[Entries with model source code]
┌──

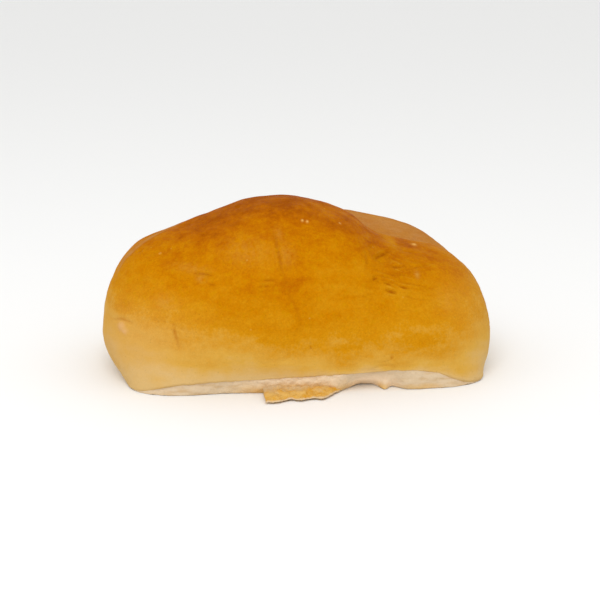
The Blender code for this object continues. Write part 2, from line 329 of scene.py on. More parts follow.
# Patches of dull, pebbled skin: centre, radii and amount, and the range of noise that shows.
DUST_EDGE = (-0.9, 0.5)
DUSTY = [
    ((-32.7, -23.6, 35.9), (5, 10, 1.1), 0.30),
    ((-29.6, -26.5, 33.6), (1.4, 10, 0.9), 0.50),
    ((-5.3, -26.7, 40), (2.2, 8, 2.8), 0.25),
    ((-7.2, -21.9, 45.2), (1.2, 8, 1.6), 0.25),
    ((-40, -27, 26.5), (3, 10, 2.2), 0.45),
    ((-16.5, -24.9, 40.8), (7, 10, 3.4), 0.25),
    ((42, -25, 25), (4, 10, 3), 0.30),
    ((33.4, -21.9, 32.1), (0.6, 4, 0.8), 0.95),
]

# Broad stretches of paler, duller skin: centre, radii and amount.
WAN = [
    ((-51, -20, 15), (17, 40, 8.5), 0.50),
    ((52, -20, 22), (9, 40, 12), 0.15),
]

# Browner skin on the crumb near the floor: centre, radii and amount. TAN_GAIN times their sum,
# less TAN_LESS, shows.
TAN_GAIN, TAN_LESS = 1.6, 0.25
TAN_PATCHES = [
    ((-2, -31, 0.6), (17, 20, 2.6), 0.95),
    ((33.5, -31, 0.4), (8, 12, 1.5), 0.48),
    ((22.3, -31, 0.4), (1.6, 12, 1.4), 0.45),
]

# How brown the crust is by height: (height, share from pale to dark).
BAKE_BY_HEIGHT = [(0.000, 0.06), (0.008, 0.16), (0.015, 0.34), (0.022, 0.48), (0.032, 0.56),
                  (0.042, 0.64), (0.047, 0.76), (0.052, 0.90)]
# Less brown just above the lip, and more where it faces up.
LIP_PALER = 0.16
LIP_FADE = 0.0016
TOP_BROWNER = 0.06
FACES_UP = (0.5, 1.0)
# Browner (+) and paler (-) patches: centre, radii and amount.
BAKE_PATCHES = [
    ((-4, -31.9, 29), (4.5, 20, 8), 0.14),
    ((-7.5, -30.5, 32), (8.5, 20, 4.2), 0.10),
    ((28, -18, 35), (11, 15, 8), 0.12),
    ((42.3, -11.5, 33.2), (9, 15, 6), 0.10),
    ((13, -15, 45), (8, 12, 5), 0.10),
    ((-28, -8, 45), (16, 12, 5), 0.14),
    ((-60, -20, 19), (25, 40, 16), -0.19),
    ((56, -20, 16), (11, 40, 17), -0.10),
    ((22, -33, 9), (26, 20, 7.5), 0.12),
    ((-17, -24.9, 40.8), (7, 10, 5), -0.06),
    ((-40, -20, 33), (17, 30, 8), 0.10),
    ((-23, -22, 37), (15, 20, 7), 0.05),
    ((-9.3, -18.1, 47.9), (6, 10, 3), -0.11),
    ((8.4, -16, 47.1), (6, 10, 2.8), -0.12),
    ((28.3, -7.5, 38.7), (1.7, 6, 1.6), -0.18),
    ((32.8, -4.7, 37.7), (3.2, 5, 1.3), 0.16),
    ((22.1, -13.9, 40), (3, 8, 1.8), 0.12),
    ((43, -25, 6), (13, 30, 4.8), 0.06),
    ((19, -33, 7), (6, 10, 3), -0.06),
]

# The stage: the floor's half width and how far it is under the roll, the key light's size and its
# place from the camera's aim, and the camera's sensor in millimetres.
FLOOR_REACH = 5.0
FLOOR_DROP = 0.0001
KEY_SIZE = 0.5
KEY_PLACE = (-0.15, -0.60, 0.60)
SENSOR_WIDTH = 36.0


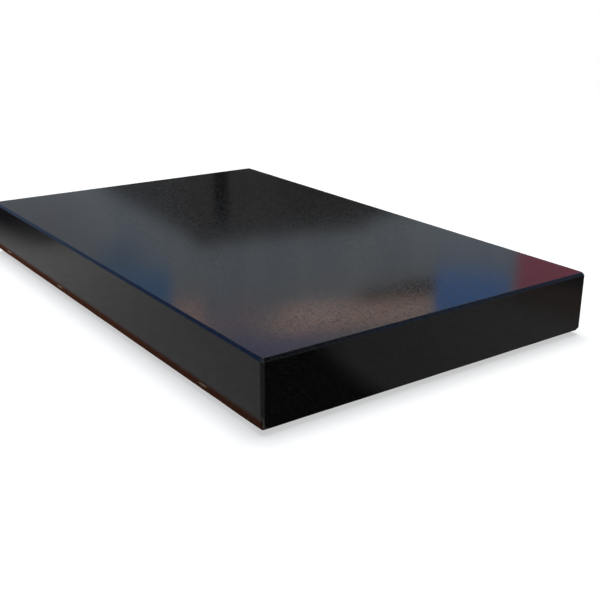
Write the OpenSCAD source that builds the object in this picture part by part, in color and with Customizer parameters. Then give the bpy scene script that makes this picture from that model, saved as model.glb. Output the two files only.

└──

[Problem requirements]
Print the records above in full, exactly.

[Result]
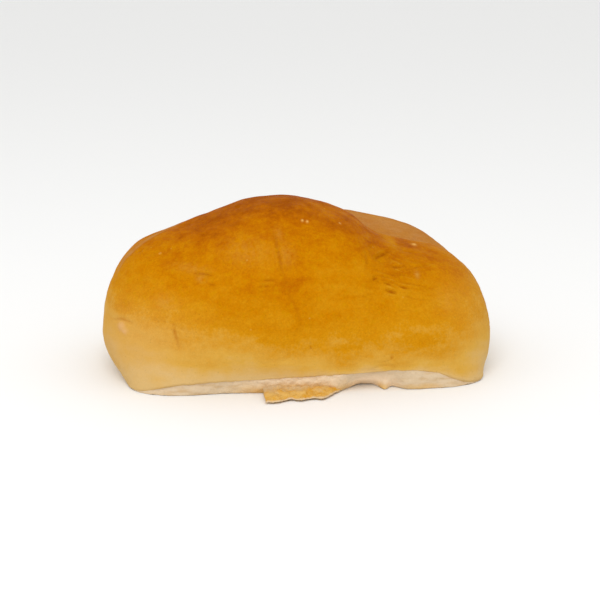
The Blender code for this object continues. Write part 2, from line 329 of scene.py on. More parts follow.
# Patches of dull, pebbled skin: centre, radii and amount, and the range of noise that shows.
DUST_EDGE = (-0.9, 0.5)
DUSTY = [
    ((-32.7, -23.6, 35.9), (5, 10, 1.1), 0.30),
    ((-29.6, -26.5, 33.6), (1.4, 10, 0.9), 0.50),
    ((-5.3, -26.7, 40), (2.2, 8, 2.8), 0.25),
    ((-7.2, -21.9, 45.2), (1.2, 8, 1.6), 0.25),
    ((-40, -27, 26.5), (3, 10, 2.2), 0.45),
    ((-16.5, -24.9, 40.8), (7, 10, 3.4), 0.25),
    ((42, -25, 25), (4, 10, 3), 0.30),
    ((33.4, -21.9, 32.1), (0.6, 4, 0.8), 0.95),
]

# Broad stretches of paler, duller skin: centre, radii and amount.
WAN = [
    ((-51, -20, 15), (17, 40, 8.5), 0.50),
    ((52, -20, 22), (9, 40, 12), 0.15),
]

# Browner skin on the crumb near the floor: centre, radii and amount. TAN_GAIN times their sum,
# less TAN_LESS, shows.
TAN_GAIN, TAN_LESS = 1.6, 0.25
TAN_PATCHES = [
    ((-2, -31, 0.6), (17, 20, 2.6), 0.95),
    ((33.5, -31, 0.4), (8, 12, 1.5), 0.48),
    ((22.3, -31, 0.4), (1.6, 12, 1.4), 0.45),
]

# How brown the crust is by height: (height, share from pale to dark).
BAKE_BY_HEIGHT = [(0.000, 0.06), (0.008, 0.16), (0.015, 0.34), (0.022, 0.48), (0.032, 0.56),
                  (0.042, 0.64), (0.047, 0.76), (0.052, 0.90)]
# Less brown just above the lip, and more where it faces up.
LIP_PALER = 0.16
LIP_FADE = 0.0016
TOP_BROWNER = 0.06
FACES_UP = (0.5, 1.0)
# Browner (+) and paler (-) patches: centre, radii and amount.
BAKE_PATCHES = [
    ((-4, -31.9, 29), (4.5, 20, 8), 0.14),
    ((-7.5, -30.5, 32), (8.5, 20, 4.2), 0.10),
    ((28, -18, 35), (11, 15, 8), 0.12),
    ((42.3, -11.5, 33.2), (9, 15, 6), 0.10),
    ((13, -15, 45), (8, 12, 5), 0.10),
    ((-28, -8, 45), (16, 12, 5), 0.14),
    ((-60, -20, 19), (25, 40, 16), -0.19),
    ((56, -20, 16), (11, 40, 17), -0.10),
    ((22, -33, 9), (26, 20, 7.5), 0.12),
    ((-17, -24.9, 40.8), (7, 10, 5), -0.06),
    ((-40, -20, 33), (17, 30, 8), 0.10),
    ((-23, -22, 37), (15, 20, 7), 0.05),
    ((-9.3, -18.1, 47.9), (6, 10, 3), -0.11),
    ((8.4, -16, 47.1), (6, 10, 2.8), -0.12),
    ((28.3, -7.5, 38.7), (1.7, 6, 1.6), -0.18),
    ((32.8, -4.7, 37.7), (3.2, 5, 1.3), 0.16),
    ((22.1, -13.9, 40), (3, 8, 1.8), 0.12),
    ((43, -25, 6), (13, 30, 4.8), 0.06),
    ((19, -33, 7), (6, 10, 3), -0.06),
]

# The stage: the floor's half width and how far it is under the roll, the key light's size and its
# place from the camera's aim, and the camera's sensor in millimetres.
FLOOR_REACH = 5.0
FLOOR_DROP = 0.0001
KEY_SIZE = 0.5
KEY_PLACE = (-0.15, -0.60, 0.60)
SENSOR_WIDTH = 36.0


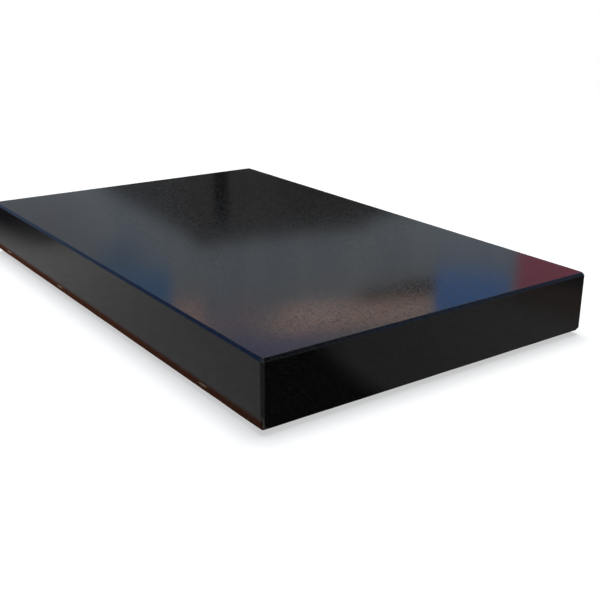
Write the OpenSCAD source that builds the object in this picture part by part, in color and with Customizer parameters. Then give the bpy scene script that makes this picture from that model, saved as model.glb. Output the two files only.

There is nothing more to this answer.